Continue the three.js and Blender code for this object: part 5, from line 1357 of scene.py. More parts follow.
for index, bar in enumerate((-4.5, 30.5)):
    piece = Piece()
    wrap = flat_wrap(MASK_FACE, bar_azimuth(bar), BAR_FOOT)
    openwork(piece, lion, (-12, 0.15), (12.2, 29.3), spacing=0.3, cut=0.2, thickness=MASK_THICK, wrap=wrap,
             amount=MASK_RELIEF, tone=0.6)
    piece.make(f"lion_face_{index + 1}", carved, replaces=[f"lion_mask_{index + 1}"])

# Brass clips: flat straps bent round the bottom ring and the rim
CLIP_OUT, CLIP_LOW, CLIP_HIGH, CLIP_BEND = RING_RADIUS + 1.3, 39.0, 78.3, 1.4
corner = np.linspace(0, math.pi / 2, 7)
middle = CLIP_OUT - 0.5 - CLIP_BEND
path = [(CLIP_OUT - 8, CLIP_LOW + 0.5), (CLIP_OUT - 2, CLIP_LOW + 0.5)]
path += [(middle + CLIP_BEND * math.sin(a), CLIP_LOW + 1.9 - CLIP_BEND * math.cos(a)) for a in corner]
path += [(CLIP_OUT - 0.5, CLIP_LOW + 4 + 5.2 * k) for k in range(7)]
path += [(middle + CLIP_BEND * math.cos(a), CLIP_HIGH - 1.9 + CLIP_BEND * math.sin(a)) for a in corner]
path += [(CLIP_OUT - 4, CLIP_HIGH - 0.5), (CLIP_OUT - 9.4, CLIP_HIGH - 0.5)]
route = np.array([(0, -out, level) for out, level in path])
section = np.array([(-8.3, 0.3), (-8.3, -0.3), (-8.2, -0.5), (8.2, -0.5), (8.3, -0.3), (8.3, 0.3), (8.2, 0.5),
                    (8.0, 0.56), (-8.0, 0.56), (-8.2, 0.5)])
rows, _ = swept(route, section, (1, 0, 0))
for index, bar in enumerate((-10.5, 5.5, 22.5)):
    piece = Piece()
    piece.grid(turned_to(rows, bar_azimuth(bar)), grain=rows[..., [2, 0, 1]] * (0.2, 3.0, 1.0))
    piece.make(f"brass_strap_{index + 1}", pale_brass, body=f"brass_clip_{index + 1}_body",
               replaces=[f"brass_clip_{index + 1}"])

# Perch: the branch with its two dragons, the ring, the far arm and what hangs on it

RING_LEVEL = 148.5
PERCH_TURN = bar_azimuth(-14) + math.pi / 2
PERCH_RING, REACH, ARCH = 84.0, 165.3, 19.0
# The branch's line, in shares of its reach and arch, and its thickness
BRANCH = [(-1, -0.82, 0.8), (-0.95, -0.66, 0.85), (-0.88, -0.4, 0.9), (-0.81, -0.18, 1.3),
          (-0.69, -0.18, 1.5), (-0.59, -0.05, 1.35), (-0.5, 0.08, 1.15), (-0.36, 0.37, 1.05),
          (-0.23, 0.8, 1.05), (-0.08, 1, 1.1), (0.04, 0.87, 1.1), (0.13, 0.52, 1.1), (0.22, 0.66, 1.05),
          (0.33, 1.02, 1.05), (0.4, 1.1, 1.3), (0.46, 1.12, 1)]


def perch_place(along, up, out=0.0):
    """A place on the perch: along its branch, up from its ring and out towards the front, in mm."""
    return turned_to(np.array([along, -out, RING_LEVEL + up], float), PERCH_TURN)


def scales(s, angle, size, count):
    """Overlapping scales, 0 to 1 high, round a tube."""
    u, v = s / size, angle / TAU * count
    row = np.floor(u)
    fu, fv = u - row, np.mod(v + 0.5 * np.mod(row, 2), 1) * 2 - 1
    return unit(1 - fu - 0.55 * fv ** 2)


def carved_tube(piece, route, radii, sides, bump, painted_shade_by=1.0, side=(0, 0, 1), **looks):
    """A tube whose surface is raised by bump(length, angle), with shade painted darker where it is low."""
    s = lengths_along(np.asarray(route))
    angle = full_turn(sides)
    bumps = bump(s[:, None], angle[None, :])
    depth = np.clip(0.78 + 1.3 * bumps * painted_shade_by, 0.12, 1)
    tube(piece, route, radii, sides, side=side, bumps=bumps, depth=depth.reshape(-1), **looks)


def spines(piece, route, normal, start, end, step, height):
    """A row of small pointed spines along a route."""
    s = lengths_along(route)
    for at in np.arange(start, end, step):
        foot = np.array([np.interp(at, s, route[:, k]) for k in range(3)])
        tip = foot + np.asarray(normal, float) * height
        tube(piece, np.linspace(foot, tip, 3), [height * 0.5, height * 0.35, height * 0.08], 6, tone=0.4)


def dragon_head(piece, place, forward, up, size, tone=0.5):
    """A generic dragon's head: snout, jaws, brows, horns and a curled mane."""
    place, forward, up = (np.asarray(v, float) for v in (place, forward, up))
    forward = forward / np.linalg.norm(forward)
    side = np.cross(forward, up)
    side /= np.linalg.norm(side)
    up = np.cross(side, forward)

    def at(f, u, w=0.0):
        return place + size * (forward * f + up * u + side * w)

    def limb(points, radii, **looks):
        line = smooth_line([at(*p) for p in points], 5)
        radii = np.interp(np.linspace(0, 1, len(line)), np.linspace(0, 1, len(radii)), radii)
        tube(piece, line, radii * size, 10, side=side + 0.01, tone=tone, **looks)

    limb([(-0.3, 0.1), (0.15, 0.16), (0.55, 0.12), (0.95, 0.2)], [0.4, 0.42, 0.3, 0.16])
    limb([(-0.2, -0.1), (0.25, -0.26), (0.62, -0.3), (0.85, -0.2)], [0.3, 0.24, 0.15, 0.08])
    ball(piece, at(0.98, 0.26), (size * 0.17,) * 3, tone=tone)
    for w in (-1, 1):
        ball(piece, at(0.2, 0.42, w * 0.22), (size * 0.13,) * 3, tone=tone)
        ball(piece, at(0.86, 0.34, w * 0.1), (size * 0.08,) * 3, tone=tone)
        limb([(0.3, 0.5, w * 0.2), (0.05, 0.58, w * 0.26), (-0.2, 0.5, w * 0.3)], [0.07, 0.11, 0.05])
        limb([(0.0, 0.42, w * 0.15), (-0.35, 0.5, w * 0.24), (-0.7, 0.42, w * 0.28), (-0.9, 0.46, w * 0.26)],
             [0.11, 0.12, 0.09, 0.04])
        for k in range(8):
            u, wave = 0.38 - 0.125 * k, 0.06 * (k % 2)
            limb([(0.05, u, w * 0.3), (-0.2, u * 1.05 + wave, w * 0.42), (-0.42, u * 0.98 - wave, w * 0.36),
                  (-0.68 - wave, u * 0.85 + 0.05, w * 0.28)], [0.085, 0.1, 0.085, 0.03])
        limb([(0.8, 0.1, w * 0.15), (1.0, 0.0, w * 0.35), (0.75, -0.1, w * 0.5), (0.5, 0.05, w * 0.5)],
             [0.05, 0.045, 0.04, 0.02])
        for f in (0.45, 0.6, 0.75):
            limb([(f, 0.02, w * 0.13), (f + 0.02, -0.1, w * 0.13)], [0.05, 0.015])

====

EXERCISE INSTRUCTIONS:
Copy each line of the data that contains the word "from".

EXERCISE SOLUTION:
Continue the three.js and Blender code for this object: part 5, from line 1357 of scene.py. More parts follow.
    """A place on the perch: along its branch, up from its ring and out towards the front, in mm."""